Start

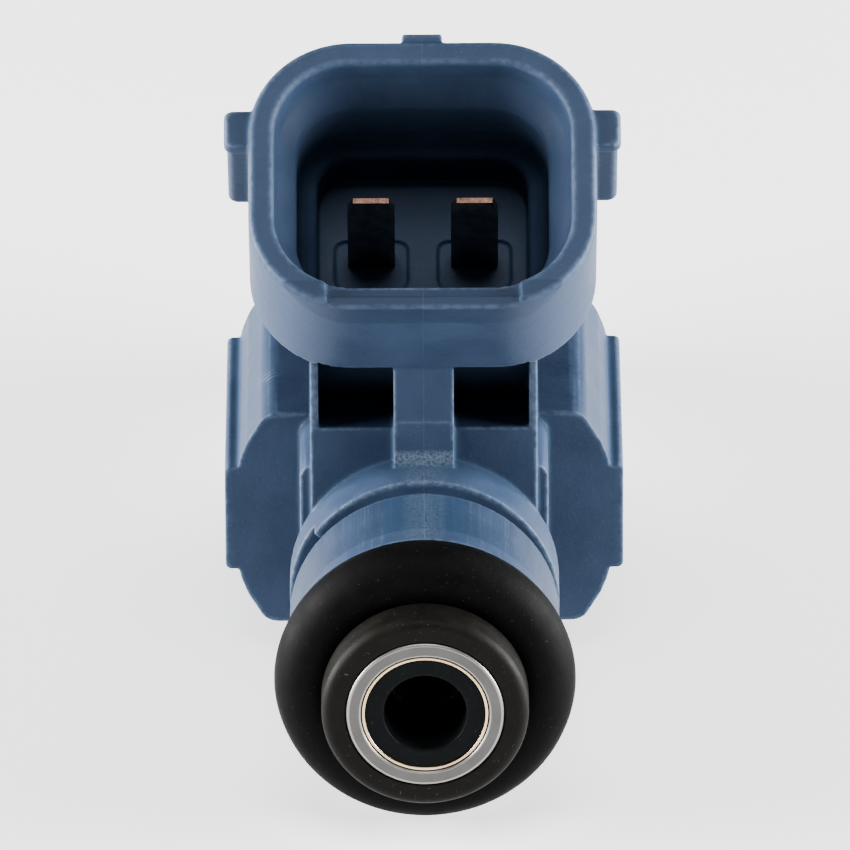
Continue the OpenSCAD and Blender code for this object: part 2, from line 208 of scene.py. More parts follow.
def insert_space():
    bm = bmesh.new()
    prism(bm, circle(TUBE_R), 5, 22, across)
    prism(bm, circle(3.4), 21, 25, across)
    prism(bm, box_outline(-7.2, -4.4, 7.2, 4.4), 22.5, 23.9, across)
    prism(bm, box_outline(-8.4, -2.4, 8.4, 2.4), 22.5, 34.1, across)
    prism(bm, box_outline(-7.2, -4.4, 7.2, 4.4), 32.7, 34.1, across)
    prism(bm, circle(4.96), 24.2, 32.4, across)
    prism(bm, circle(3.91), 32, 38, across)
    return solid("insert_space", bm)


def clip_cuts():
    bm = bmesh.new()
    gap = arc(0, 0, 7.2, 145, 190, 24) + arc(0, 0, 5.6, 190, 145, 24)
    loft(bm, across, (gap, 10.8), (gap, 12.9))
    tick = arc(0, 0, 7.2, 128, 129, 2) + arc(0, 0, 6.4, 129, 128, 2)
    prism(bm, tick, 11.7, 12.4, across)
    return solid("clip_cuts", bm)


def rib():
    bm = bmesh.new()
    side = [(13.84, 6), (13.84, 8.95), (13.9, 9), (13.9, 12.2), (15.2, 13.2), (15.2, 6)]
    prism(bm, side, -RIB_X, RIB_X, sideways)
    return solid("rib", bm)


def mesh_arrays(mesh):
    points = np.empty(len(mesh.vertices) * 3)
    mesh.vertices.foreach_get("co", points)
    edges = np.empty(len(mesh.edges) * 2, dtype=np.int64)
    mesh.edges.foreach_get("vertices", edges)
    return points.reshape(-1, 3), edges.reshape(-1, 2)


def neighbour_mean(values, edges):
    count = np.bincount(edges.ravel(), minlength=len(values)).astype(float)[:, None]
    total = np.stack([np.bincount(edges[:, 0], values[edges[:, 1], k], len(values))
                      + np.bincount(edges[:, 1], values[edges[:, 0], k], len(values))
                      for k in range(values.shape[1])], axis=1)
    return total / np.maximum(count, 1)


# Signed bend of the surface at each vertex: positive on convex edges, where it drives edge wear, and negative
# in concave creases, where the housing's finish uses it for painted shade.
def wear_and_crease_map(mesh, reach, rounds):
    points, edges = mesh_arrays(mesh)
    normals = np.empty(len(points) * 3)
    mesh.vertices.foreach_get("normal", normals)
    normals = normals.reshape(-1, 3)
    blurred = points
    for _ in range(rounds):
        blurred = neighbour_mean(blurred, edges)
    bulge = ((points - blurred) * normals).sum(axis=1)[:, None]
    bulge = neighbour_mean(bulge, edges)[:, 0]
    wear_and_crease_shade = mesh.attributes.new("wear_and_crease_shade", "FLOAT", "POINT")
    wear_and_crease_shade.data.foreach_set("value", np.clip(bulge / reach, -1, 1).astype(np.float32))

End

What is required →
Exactly repeat the lines above, from the opening line through the one with "return total / np.maximum(count, 1)", and include nothing else.

In response →
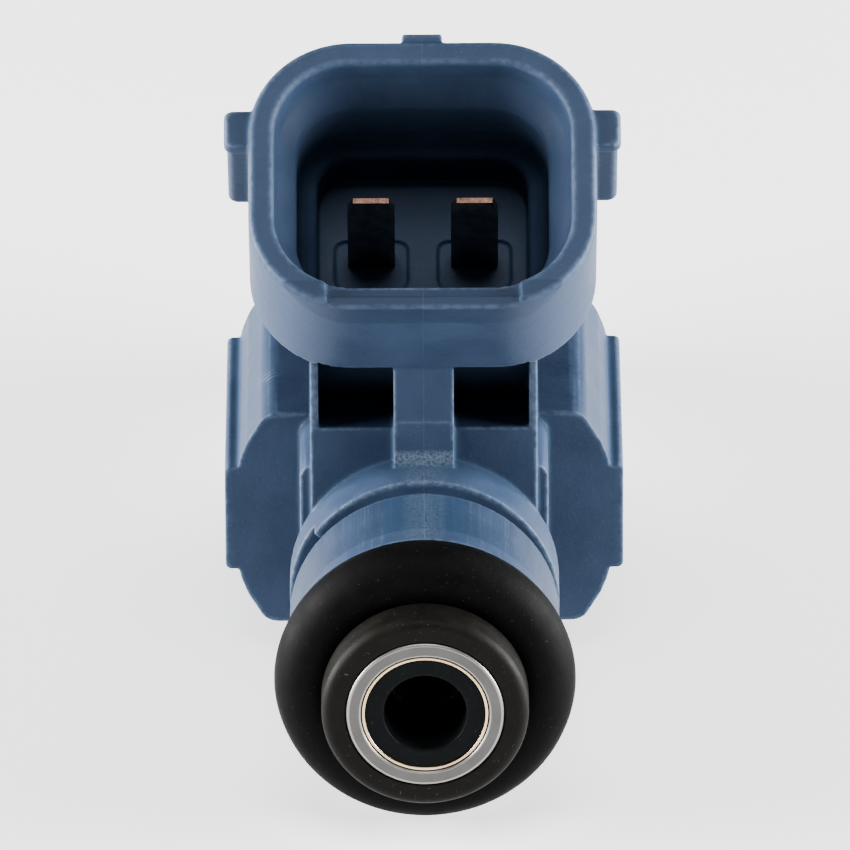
Continue the OpenSCAD and Blender code for this object: part 2, from line 208 of scene.py. More parts follow.
def insert_space():
    bm = bmesh.new()
    prism(bm, circle(TUBE_R), 5, 22, across)
    prism(bm, circle(3.4), 21, 25, across)
    prism(bm, box_outline(-7.2, -4.4, 7.2, 4.4), 22.5, 23.9, across)
    prism(bm, box_outline(-8.4, -2.4, 8.4, 2.4), 22.5, 34.1, across)
    prism(bm, box_outline(-7.2, -4.4, 7.2, 4.4), 32.7, 34.1, across)
    prism(bm, circle(4.96), 24.2, 32.4, across)
    prism(bm, circle(3.91), 32, 38, across)
    return solid("insert_space", bm)


def clip_cuts():
    bm = bmesh.new()
    gap = arc(0, 0, 7.2, 145, 190, 24) + arc(0, 0, 5.6, 190, 145, 24)
    loft(bm, across, (gap, 10.8), (gap, 12.9))
    tick = arc(0, 0, 7.2, 128, 129, 2) + arc(0, 0, 6.4, 129, 128, 2)
    prism(bm, tick, 11.7, 12.4, across)
    return solid("clip_cuts", bm)


def rib():
    bm = bmesh.new()
    side = [(13.84, 6), (13.84, 8.95), (13.9, 9), (13.9, 12.2), (15.2, 13.2), (15.2, 6)]
    prism(bm, side, -RIB_X, RIB_X, sideways)
    return solid("rib", bm)


def mesh_arrays(mesh):
    points = np.empty(len(mesh.vertices) * 3)
    mesh.vertices.foreach_get("co", points)
    edges = np.empty(len(mesh.edges) * 2, dtype=np.int64)
    mesh.edges.foreach_get("vertices", edges)
    return points.reshape(-1, 3), edges.reshape(-1, 2)


def neighbour_mean(values, edges):
    count = np.bincount(edges.ravel(), minlength=len(values)).astype(float)[:, None]
    total = np.stack([np.bincount(edges[:, 0], values[edges[:, 1], k], len(values))
                      + np.bincount(edges[:, 1], values[edges[:, 0], k], len(values))
                      for k in range(values.shape[1])], axis=1)
    return total / np.maximum(count, 1)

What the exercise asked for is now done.